▶ _Information shown_:

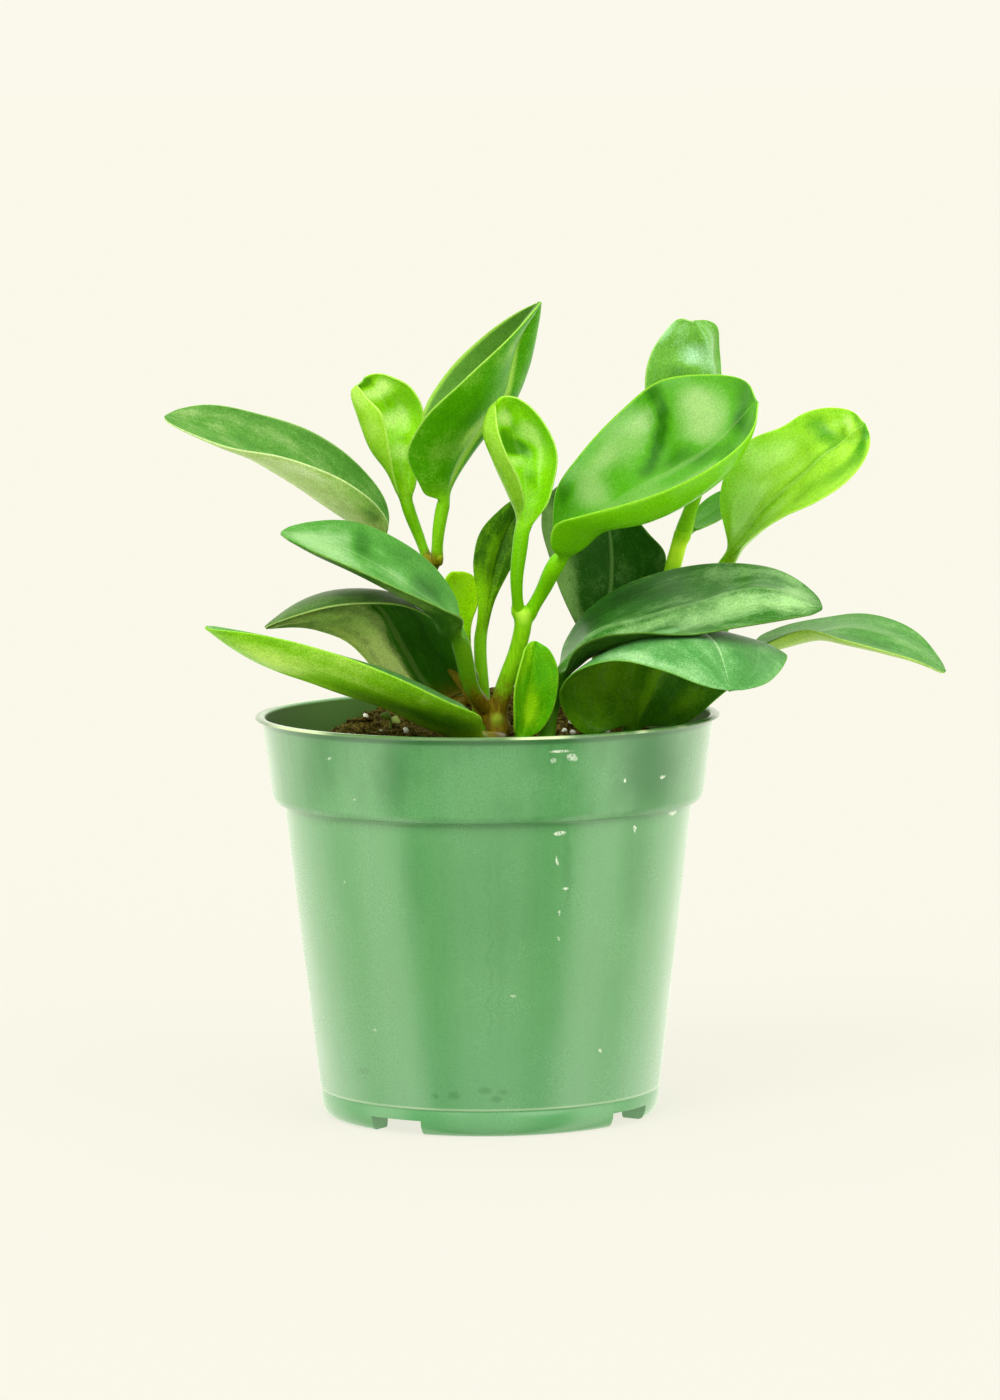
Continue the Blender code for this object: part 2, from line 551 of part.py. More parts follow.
def make_pot(material, parent):
    profile = pot_profile()
    edges = [(i, i + 1) for i in range(len(profile) - 1)]
    mesh = bpy.data.meshes.new("pot")
    mesh.from_pydata([(r * MM, 0, z * MM) for r, z in profile], edges, [])
    mesh.materials.append(material)
    pot = bpy.data.objects.new("pot", mesh)
    bpy.context.scene.collection.objects.link(pot)
    pot.parent = parent
    screw = pot.modifiers.new("turn", "SCREW")
    screw.steps = POT_SIDES
    screw.render_steps = POT_SIDES
    screw.use_merge_vertices = True
    screw.merge_threshold = 0.00001
    screw.use_smooth_shade = True
    foot_inside = FOOT_RADIUS - FOOT_RING_WIDTH
    notch_radii = (foot_inside - CUT_THROUGH, FOOT_RADIUS + 4 * CUT_THROUGH)
    drain_radii = (DRAIN_INNER_RADIUS, foot_inside - 1)
    solids = []
    for direction in NOTCH_DIRECTIONS:
        heights = (-CUT_THROUGH, FLOOR_UNDERSIDE + GAP / 2)
        solids.append(wedge(*notch_radii, *heights, direction, NOTCH_ANGLE))
        heights = (-CUT_THROUGH, FLOOR_TOP + CUT_THROUGH)
        solids.append(wedge(*drain_radii, *heights, direction + DRAIN_TURN, DRAIN_ANGLE))
    cut(pot, as_cutter(add_object("notches", *joined(solids), None, parent)))
    return pot


def soil_height(x, y, radius):
    """Tilted surface: it rises to the back and sinks beside the wall at the left and right."""
    rise = SOIL_SLOPE * max(0.0, y + 3)
    beside_wall = smooth_step((radius - SOIL_SINK_FROM) / SOIL_SINK_OVER)
    sink = SOIL_SINK * beside_wall * min(1.0, abs(x) / SOIL_SINK_FROM) ** 2
    lumps = math.sin(0.55 * x + 1.3) * math.cos(0.47 * y) + 0.6 * math.sin(0.9 * y - 0.35 * x)
    away_from_stems = smooth_step((radius - 10) / 12)
    return SOIL_FRONT + rise - float(sink) + SOIL_LUMP * lumps * float(away_from_stems)


def wall_radius(height):
    """The pot's inner radius at a height, at the middle of a flat side, less the gap."""
    inside = pot_profile()[2:7]
    radius = float(np.interp(height, [p[1] for p in inside], [p[0] for p in inside]))
    return radius * math.cos(math.pi / POT_SIDES) - GAP


def make_soil(material, parent):
    angles = 2 * np.pi * np.arange(SOIL_SIDES) / SOIL_SIDES
    rings = []
    low = FLOOR_TOP + GAP
    foot = wall_radius(FLOOR_TOP + FLOOR_FILLET)
    band_inside = BAND_FOOT + EDGE_ROUNDING
    for radius, height in (
        (foot - FLOOR_FILLET, low),
        (foot, low + FLOOR_FILLET),
        (wall_radius(BODY_TOP), BODY_TOP - GAP),
        (wall_radius(band_inside), band_inside + 2 * GAP),
    ):
        rings.append([(radius * math.cos(a), radius * math.sin(a), height) for a in angles])
    top = []
    for a in angles:
        edge = wall_radius(SOIL_FRONT)
        height = soil_height(edge * math.cos(a), edge * math.sin(a), edge)
        radius = wall_radius(height)
        top.append((radius * math.cos(a), radius * math.sin(a), height))
    rings.append(top)
    for radius in reversed(SOIL_RINGS):
        ring = []
        for a in angles:
            x, y = radius * math.cos(a), radius * math.sin(a)
            ring.append((x, y, soil_height(x, y, radius)))
        rings.append(ring)
    return add_object("soil", *loft(np.array(rings)), material, parent)


def make_stems(material, parent):
    """The forked stem, fused from its two arms, and the single one; and the cutters for their seats."""
    right_arm = (STEM_FORKED_RIGHT, STEM_FORKED_RIGHT_RADII, FORKED_SECTIONS)
    left_arm = (STEM_FORKED_LEFT, STEM_FORKED_LEFT_RADII, FORKED_SECTIONS)
    single = (STEM_RIGHT, STEM_RIGHT_RADII, SINGLE_SECTIONS)
    forked = add_object("stem_forked", *tube(*right_arm), material, parent)
    arm = as_cutter(add_object("left_arm", *tube(*left_arm), None, parent))
    union = forked.modifiers.new("fuse", "BOOLEAN")
    union.operation = "UNION"
    union.solver = "EXACT"
    union.object = arm
    add_object("stem_right", *tube(*single), material, parent)
    seats = {"stem_forked": [right_arm, left_arm], "stem_right": [single]}
    return {
        name: [
            as_cutter(add_object(f"{name}_seat_{i}", *tube(*line, extra=GAP), None, parent))
            for i, line in enumerate(lines)
        ]
        for name, lines in seats.items()
    }


def make_leaves(materials, seats, soil, parent):
    for name, leaf in LEAVES.items():
        thing = add_object(name, *leaf_solid(leaf), materials[leaf["age"]], parent)
        if leaf["seat"] != "soil":
            for cutter in seats[leaf["seat"]]:
                cut(thing, cutter)
            continue
        line, petiole_share = leaf_line(leaf)
        path = curve_through(line, np.linspace(0, petiole_share, HOLE_SECTIONS))
        radii = np.linspace(*leaf["radii"], HOLE_SECTIONS)
        hole = add_object(name + "_hole", *tube(path, radii, HOLE_SECTIONS, extra=HOLE_GAP), None, parent)
        cut(soil, as_cutter(hole))


def stand_on_origin(parent):
    """Moves the whole plant so that the middle of its box, on the ground, is the origin."""
    bpy.context.view_layer.update()
    graph = bpy.context.evaluated_depsgraph_get()
    corners = []
    for thing in bpy.data.objects:
        if thing.type == "MESH" and not thing.hide_render:
            mesh = thing.evaluated_get(graph).to_mesh()
            corners += [thing.matrix_world @ vertex.co for vertex in mesh.vertices]
    points = np.array(corners)
    middle = (points.min(0) + points.max(0)) / 2
    parent.location = (-middle[0], -middle[1], -points[:, 2].min())


def main():
    for thing in list(bpy.data.objects):
        bpy.data.objects.remove(thing, do_unlink=True)
    parent = bpy.data.objects.new("potted_plant", None)
    bpy.context.scene.collection.objects.link(parent)
    materials = {name: principled(name) for name in COLOURS}
    make_pot(materials["pot"], parent)
    soil = make_soil(materials["soil"], parent)
    seats = make_stems(materials["stem"], parent)
    for cutters in seats.values():
        for cutter in cutters:
            cut(soil, cutter)
    make_leaves(materials, seats, soil, parent)
    stand_on_origin(parent)


main()
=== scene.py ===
"""Potted baby rubber plant: the finished look of every piece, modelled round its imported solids.

+X is to the viewer's right, +Y away from the viewer, +Z up. The plant's points and sizes are in
millimetres, measured from the pot's own axis and from the ground, and become metres in a mesh.
"""

import math

import bpy
import numpy as np
from bpy.props import FloatProperty, FloatVectorProperty, IntProperty, PointerProperty
from mathutils import Matrix, Vector, noise


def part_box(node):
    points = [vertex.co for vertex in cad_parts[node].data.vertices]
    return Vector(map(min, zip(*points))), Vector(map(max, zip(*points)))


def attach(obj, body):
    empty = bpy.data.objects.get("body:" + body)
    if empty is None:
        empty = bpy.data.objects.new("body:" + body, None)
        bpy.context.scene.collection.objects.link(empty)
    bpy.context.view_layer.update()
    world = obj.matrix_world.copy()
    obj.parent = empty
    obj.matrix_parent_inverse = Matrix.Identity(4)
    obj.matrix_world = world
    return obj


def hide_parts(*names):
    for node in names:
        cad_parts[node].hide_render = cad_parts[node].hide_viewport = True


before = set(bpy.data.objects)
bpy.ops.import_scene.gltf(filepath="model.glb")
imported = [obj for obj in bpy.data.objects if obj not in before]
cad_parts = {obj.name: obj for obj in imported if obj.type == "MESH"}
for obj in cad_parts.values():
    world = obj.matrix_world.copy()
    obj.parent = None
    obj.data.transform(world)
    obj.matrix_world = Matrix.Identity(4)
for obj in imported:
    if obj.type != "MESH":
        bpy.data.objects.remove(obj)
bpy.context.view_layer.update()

bl_info = {
    "name": "Potted baby rubber plant",
    "version": (1, 0, 0),
    "blender": (4, 5, 0),
    "location": "3D View > Sidebar > Plant",
    "description": "Models the leaves, stems, soil and pot of a young baby rubber plant",
    "category": "Add Mesh",
}

POT_LOW, POT_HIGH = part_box("pot")
POT_AXIS = np.array([(POT_LOW.x + POT_HIGH.x) / 2, (POT_LOW.y + POT_HIGH.y) / 2, POT_LOW.z])
MM = 0.001

# Camera, as the photograph was taken
VIEW_TARGET = (0.0, 0.0, 100.0)
VIEW_DISTANCE = 1500.0
VIEW_ELEVATION = math.radians(5.69)
VIEW_ROLL = math.radians(0.44)
SENSOR = 36.0
LENS = 165.97
SHIFT = (0.0092, -0.0113)

# Light: how bright the room is, by degrees away from the camera's side, as a share of ROOM_SCALE
ROOM_BRIGHTNESS = (
    (0, 0.45), (24, 0.45), (36, 0.0), (55, 0.0), (63, 1.0), (88, 0.95), (95, 0.42), (108, 0.42),
    (120, 0.7), (180, 0.7),
)
OVERHEAD_BRIGHTNESS = 0.5
ROOM_SCALE = 2.2
FLOOR_ALBEDO = 0.12
FLOOR_GLOW = 0.8

# Pot
POT_SIDES = 160
BAND_TOP_RADIUS = 52.4
BAND_FOOT_RADIUS = 50.0
BAND_FOOT = 74.4
STEP_HEIGHT = 73.1
BODY_TOP_RADIUS = 47.3
BODY_TOP = 72.3
GROOVE_HEIGHT = 5.8
GROOVE_RADIUS = 39.6
GROOVE_DEPTH = 0.35
FOOT_RADIUS = 37.6
FOOT_RING_WIDTH = 4.6
FLOOR_UNDERSIDE = 3.4
FLOOR_TOP = 4.9
NOTCH_ANGLE = 21.0
NOTCH_DIRECTIONS = (-124.0, -34.0, 56.0, 146.0)
DRAIN_RADIUS = 30.0
DRAIN_TURN = 45.0

# Soil
SOIL_SIDES = 280
SOIL_RINGS = 74
SOIL_FRONT = 85.0
SOIL_SLOPE = 0.17
SOIL_SINK = 6.0
SOIL_SINK_FROM = 36.0
SOIL_SINK_OVER = 14.0
SOIL_LUMP = 0.5
PERLITE_SPOTS = (
    (-28.8, 30.5, 0.85), (-19.1, 10.8, 0.85), (-25, 12, 0.4), (-33, 20, 0.45), (-15, 20, 0.45),
    (14, 12, 0.8), (18, 9, 0.6), (20, 16, 0.7),
)
SPROUT = (-22.8, 14.0)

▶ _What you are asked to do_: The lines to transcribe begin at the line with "corners += [thing.matrix_world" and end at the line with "for node in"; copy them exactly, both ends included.

▶ _Response to this exercise_:
            corners += [thing.matrix_world @ vertex.co for vertex in mesh.vertices]
    points = np.array(corners)
    middle = (points.min(0) + points.max(0)) / 2
    parent.location = (-middle[0], -middle[1], -points[:, 2].min())


def main():
    for thing in list(bpy.data.objects):
        bpy.data.objects.remove(thing, do_unlink=True)
    parent = bpy.data.objects.new("potted_plant", None)
    bpy.context.scene.collection.objects.link(parent)
    materials = {name: principled(name) for name in COLOURS}
    make_pot(materials["pot"], parent)
    soil = make_soil(materials["soil"], parent)
    seats = make_stems(materials["stem"], parent)
    for cutters in seats.values():
        for cutter in cutters:
            cut(soil, cutter)
    make_leaves(materials, seats, soil, parent)
    stand_on_origin(parent)


main()
=== scene.py ===
"""Potted baby rubber plant: the finished look of every piece, modelled round its imported solids.

+X is to the viewer's right, +Y away from the viewer, +Z up. The plant's points and sizes are in
millimetres, measured from the pot's own axis and from the ground, and become metres in a mesh.
"""

import math

import bpy
import numpy as np
from bpy.props import FloatProperty, FloatVectorProperty, IntProperty, PointerProperty
from mathutils import Matrix, Vector, noise


def part_box(node):
    points = [vertex.co for vertex in cad_parts[node].data.vertices]
    return Vector(map(min, zip(*points))), Vector(map(max, zip(*points)))


def attach(obj, body):
    empty = bpy.data.objects.get("body:" + body)
    if empty is None:
        empty = bpy.data.objects.new("body:" + body, None)
        bpy.context.scene.collection.objects.link(empty)
    bpy.context.view_layer.update()
    world = obj.matrix_world.copy()
    obj.parent = empty
    obj.matrix_parent_inverse = Matrix.Identity(4)
    obj.matrix_world = world
    return obj


def hide_parts(*names):
    for node in names:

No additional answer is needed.